▸ Exercise
Copy out every line of the data exactly.

#####

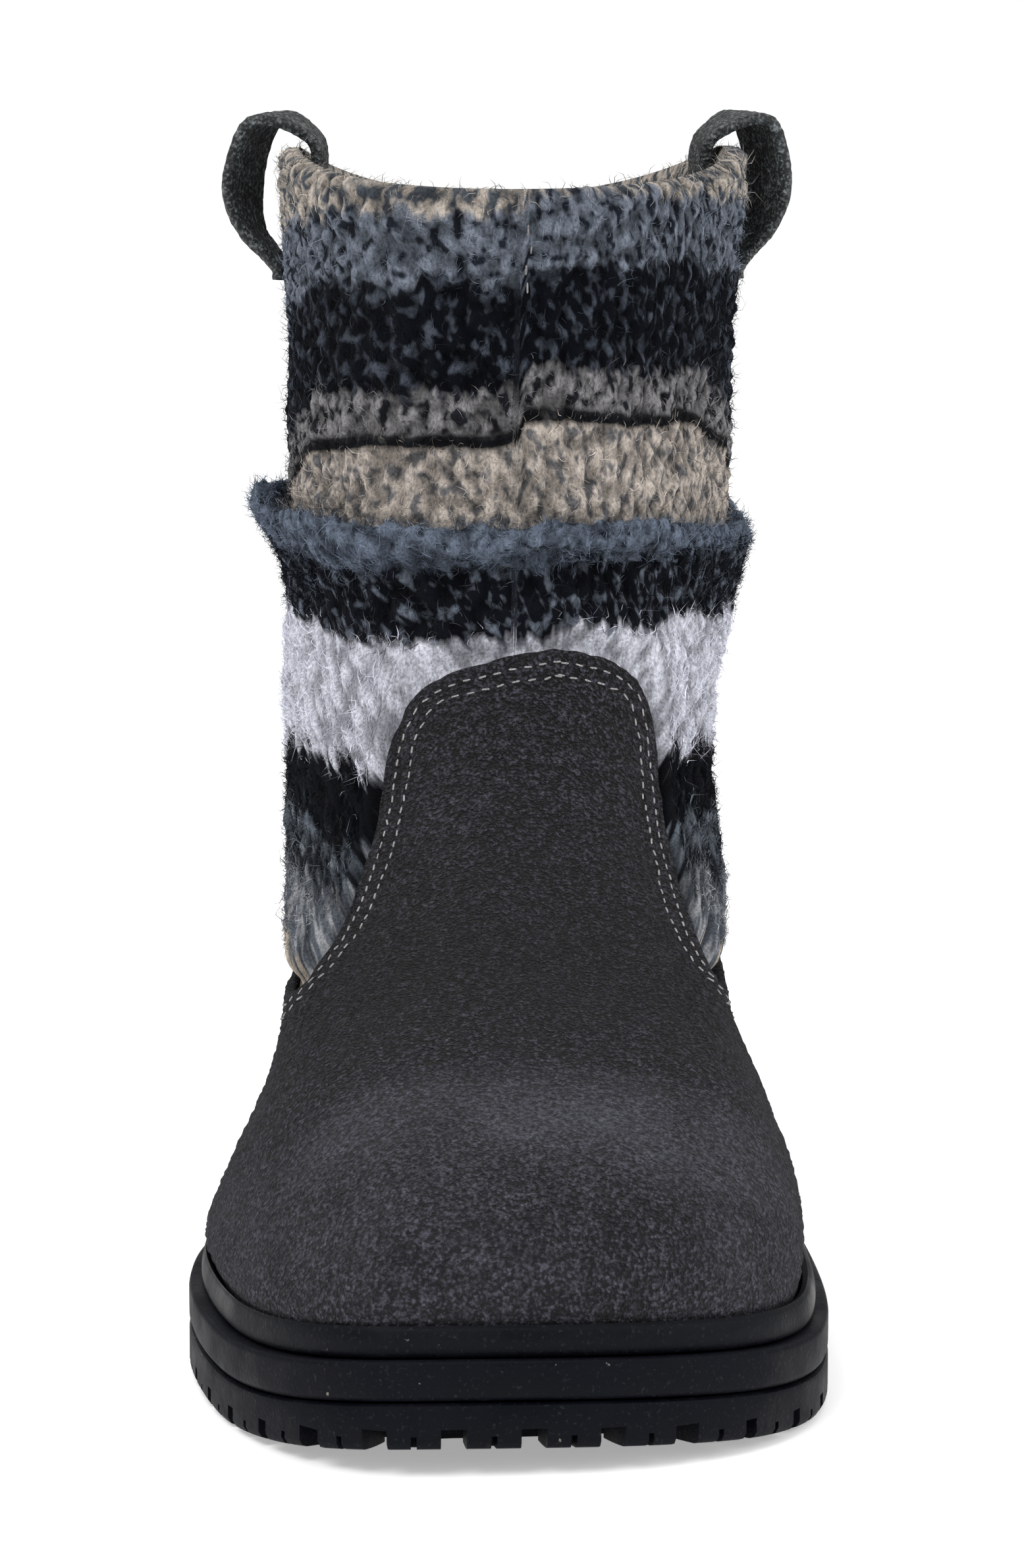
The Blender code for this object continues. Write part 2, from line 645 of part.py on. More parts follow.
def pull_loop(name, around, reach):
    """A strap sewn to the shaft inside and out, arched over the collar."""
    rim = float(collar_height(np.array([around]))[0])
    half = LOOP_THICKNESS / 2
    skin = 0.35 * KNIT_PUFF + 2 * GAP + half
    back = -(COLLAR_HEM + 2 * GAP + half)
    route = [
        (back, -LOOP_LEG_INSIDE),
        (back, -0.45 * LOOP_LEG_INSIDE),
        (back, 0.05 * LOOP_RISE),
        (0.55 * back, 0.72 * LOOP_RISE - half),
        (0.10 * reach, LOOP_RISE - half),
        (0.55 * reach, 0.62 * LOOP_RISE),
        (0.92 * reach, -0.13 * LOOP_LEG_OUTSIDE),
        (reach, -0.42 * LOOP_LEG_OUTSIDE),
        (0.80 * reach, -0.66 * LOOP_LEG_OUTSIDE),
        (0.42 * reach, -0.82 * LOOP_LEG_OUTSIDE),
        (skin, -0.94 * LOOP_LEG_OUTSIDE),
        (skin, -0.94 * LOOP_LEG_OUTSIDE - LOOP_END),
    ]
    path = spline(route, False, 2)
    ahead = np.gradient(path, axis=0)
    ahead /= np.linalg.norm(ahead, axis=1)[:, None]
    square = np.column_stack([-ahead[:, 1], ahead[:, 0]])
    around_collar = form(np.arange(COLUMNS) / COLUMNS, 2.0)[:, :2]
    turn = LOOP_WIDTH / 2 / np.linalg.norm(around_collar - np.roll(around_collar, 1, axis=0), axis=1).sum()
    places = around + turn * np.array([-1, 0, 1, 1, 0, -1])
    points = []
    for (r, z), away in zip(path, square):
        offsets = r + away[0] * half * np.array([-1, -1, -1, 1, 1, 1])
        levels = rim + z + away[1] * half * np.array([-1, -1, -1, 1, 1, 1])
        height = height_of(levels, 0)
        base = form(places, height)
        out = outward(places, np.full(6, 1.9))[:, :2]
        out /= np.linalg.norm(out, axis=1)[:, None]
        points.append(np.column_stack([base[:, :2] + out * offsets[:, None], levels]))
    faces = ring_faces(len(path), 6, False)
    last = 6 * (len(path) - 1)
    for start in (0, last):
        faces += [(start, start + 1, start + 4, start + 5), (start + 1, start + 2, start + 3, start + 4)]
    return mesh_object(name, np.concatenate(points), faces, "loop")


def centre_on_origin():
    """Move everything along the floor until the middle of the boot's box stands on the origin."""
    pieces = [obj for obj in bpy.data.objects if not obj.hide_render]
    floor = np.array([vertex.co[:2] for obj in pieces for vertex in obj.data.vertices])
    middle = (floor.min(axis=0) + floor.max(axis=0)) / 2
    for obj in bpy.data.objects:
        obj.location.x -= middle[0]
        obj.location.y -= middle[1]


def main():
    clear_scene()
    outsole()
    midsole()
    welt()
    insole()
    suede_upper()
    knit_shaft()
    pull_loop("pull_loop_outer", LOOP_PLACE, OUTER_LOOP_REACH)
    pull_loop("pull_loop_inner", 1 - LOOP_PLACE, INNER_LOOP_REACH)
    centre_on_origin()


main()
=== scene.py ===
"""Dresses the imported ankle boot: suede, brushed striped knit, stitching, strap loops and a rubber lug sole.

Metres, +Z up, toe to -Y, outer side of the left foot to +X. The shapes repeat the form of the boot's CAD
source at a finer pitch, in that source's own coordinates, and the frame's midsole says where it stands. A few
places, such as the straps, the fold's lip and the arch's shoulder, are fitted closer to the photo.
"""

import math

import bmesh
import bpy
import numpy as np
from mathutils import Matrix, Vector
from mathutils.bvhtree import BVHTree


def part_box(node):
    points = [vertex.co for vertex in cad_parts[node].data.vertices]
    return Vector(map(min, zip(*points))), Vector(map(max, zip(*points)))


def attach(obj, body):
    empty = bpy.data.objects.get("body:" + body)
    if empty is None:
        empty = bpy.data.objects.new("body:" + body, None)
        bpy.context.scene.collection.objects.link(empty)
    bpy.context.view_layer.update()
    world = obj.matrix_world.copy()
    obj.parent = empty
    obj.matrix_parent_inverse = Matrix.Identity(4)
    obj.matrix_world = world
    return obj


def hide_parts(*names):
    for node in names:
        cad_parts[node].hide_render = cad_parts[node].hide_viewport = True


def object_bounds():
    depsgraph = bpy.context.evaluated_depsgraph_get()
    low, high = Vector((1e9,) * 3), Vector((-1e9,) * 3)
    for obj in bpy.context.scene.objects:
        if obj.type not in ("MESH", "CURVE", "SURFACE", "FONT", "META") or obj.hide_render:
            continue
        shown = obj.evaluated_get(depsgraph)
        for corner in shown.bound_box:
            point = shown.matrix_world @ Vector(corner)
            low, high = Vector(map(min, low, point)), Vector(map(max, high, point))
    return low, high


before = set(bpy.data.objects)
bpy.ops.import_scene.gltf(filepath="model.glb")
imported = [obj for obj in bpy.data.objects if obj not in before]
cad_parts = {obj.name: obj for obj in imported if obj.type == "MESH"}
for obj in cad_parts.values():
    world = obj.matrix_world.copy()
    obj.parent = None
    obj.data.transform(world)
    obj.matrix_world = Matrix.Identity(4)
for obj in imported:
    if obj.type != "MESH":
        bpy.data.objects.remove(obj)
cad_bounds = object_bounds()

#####

▸ Reply to the task
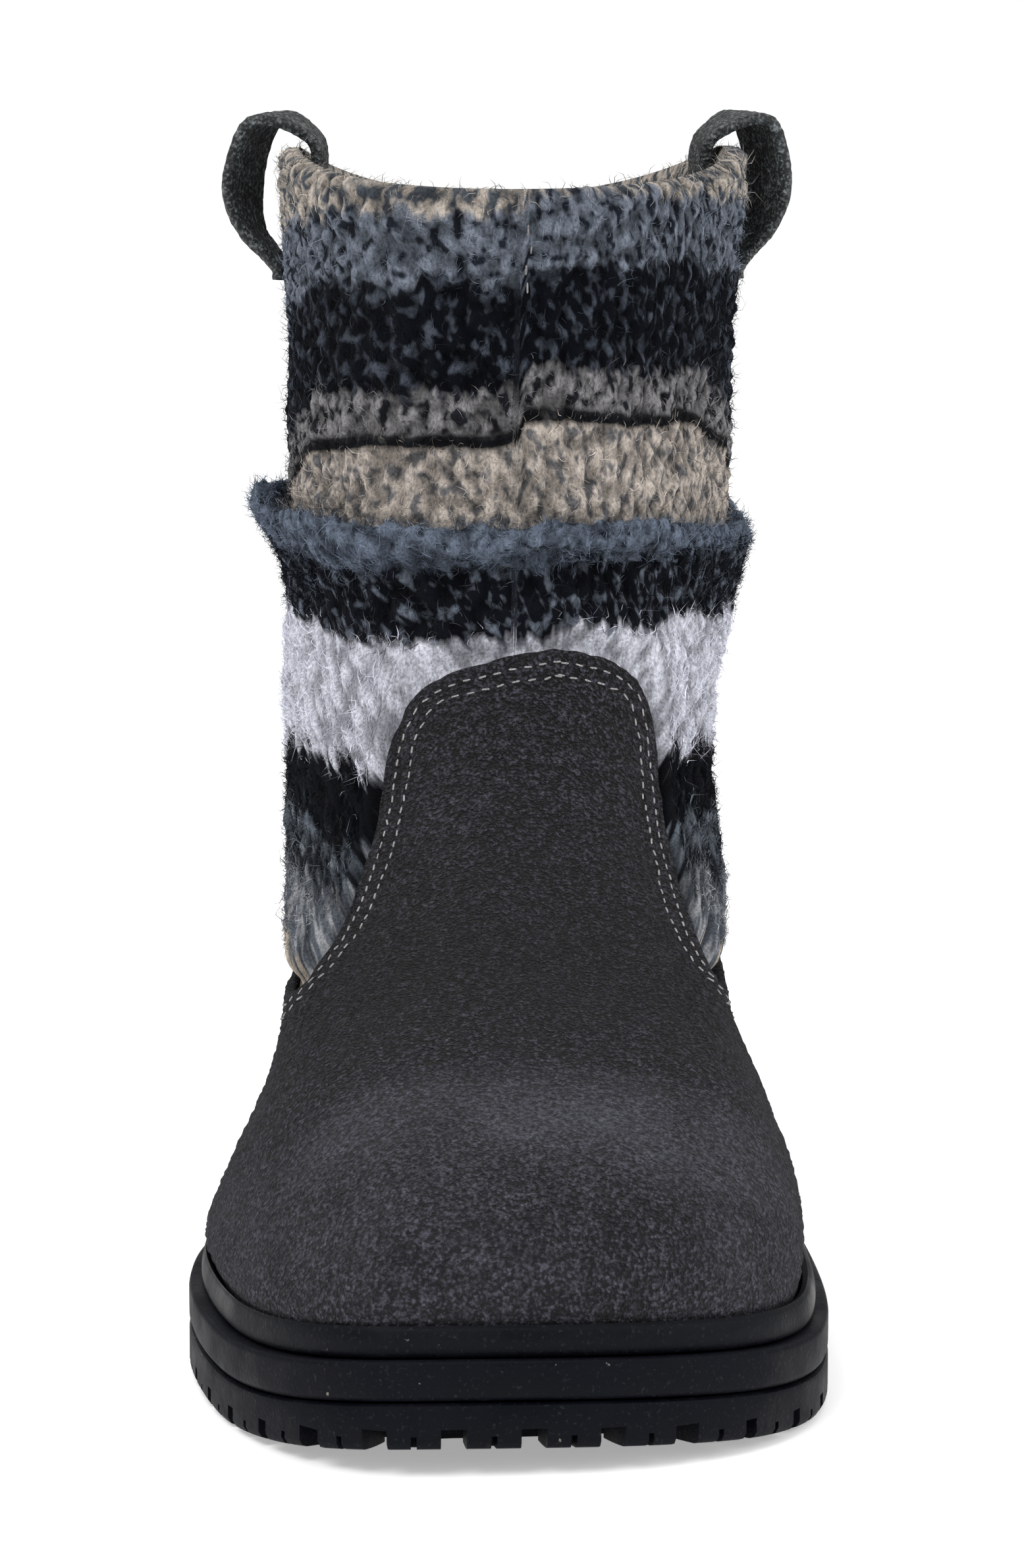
The Blender code for this object continues. Write part 2, from line 645 of part.py on. More parts follow.
def pull_loop(name, around, reach):
    """A strap sewn to the shaft inside and out, arched over the collar."""
    rim = float(collar_height(np.array([around]))[0])
    half = LOOP_THICKNESS / 2
    skin = 0.35 * KNIT_PUFF + 2 * GAP + half
    back = -(COLLAR_HEM + 2 * GAP + half)
    route = [
        (back, -LOOP_LEG_INSIDE),
        (back, -0.45 * LOOP_LEG_INSIDE),
        (back, 0.05 * LOOP_RISE),
        (0.55 * back, 0.72 * LOOP_RISE - half),
        (0.10 * reach, LOOP_RISE - half),
        (0.55 * reach, 0.62 * LOOP_RISE),
        (0.92 * reach, -0.13 * LOOP_LEG_OUTSIDE),
        (reach, -0.42 * LOOP_LEG_OUTSIDE),
        (0.80 * reach, -0.66 * LOOP_LEG_OUTSIDE),
        (0.42 * reach, -0.82 * LOOP_LEG_OUTSIDE),
        (skin, -0.94 * LOOP_LEG_OUTSIDE),
        (skin, -0.94 * LOOP_LEG_OUTSIDE - LOOP_END),
    ]
    path = spline(route, False, 2)
    ahead = np.gradient(path, axis=0)
    ahead /= np.linalg.norm(ahead, axis=1)[:, None]
    square = np.column_stack([-ahead[:, 1], ahead[:, 0]])
    around_collar = form(np.arange(COLUMNS) / COLUMNS, 2.0)[:, :2]
    turn = LOOP_WIDTH / 2 / np.linalg.norm(around_collar - np.roll(around_collar, 1, axis=0), axis=1).sum()
    places = around + turn * np.array([-1, 0, 1, 1, 0, -1])
    points = []
    for (r, z), away in zip(path, square):
        offsets = r + away[0] * half * np.array([-1, -1, -1, 1, 1, 1])
        levels = rim + z + away[1] * half * np.array([-1, -1, -1, 1, 1, 1])
        height = height_of(levels, 0)
        base = form(places, height)
        out = outward(places, np.full(6, 1.9))[:, :2]
        out /= np.linalg.norm(out, axis=1)[:, None]
        points.append(np.column_stack([base[:, :2] + out * offsets[:, None], levels]))
    faces = ring_faces(len(path), 6, False)
    last = 6 * (len(path) - 1)
    for start in (0, last):
        faces += [(start, start + 1, start + 4, start + 5), (start + 1, start + 2, start + 3, start + 4)]
    return mesh_object(name, np.concatenate(points), faces, "loop")


def centre_on_origin():
    """Move everything along the floor until the middle of the boot's box stands on the origin."""
    pieces = [obj for obj in bpy.data.objects if not obj.hide_render]
    floor = np.array([vertex.co[:2] for obj in pieces for vertex in obj.data.vertices])
    middle = (floor.min(axis=0) + floor.max(axis=0)) / 2
    for obj in bpy.data.objects:
        obj.location.x -= middle[0]
        obj.location.y -= middle[1]


def main():
    clear_scene()
    outsole()
    midsole()
    welt()
    insole()
    suede_upper()
    knit_shaft()
    pull_loop("pull_loop_outer", LOOP_PLACE, OUTER_LOOP_REACH)
    pull_loop("pull_loop_inner", 1 - LOOP_PLACE, INNER_LOOP_REACH)
    centre_on_origin()


main()
=== scene.py ===
"""Dresses the imported ankle boot: suede, brushed striped knit, stitching, strap loops and a rubber lug sole.

Metres, +Z up, toe to -Y, outer side of the left foot to +X. The shapes repeat the form of the boot's CAD
source at a finer pitch, in that source's own coordinates, and the frame's midsole says where it stands. A few
places, such as the straps, the fold's lip and the arch's shoulder, are fitted closer to the photo.
"""

import math

import bmesh
import bpy
import numpy as np
from mathutils import Matrix, Vector
from mathutils.bvhtree import BVHTree


def part_box(node):
    points = [vertex.co for vertex in cad_parts[node].data.vertices]
    return Vector(map(min, zip(*points))), Vector(map(max, zip(*points)))


def attach(obj, body):
    empty = bpy.data.objects.get("body:" + body)
    if empty is None:
        empty = bpy.data.objects.new("body:" + body, None)
        bpy.context.scene.collection.objects.link(empty)
    bpy.context.view_layer.update()
    world = obj.matrix_world.copy()
    obj.parent = empty
    obj.matrix_parent_inverse = Matrix.Identity(4)
    obj.matrix_world = world
    return obj


def hide_parts(*names):
    for node in names:
        cad_parts[node].hide_render = cad_parts[node].hide_viewport = True


def object_bounds():
    depsgraph = bpy.context.evaluated_depsgraph_get()
    low, high = Vector((1e9,) * 3), Vector((-1e9,) * 3)
    for obj in bpy.context.scene.objects:
        if obj.type not in ("MESH", "CURVE", "SURFACE", "FONT", "META") or obj.hide_render:
            continue
        shown = obj.evaluated_get(depsgraph)
        for corner in shown.bound_box:
            point = shown.matrix_world @ Vector(corner)
            low, high = Vector(map(min, low, point)), Vector(map(max, high, point))
    return low, high


before = set(bpy.data.objects)
bpy.ops.import_scene.gltf(filepath="model.glb")
imported = [obj for obj in bpy.data.objects if obj not in before]
cad_parts = {obj.name: obj for obj in imported if obj.type == "MESH"}
for obj in cad_parts.values():
    world = obj.matrix_world.copy()
    obj.parent = None
    obj.data.transform(world)
    obj.matrix_world = Matrix.Identity(4)
for obj in imported:
    if obj.type != "MESH":
        bpy.data.objects.remove(obj)
cad_bounds = object_bounds()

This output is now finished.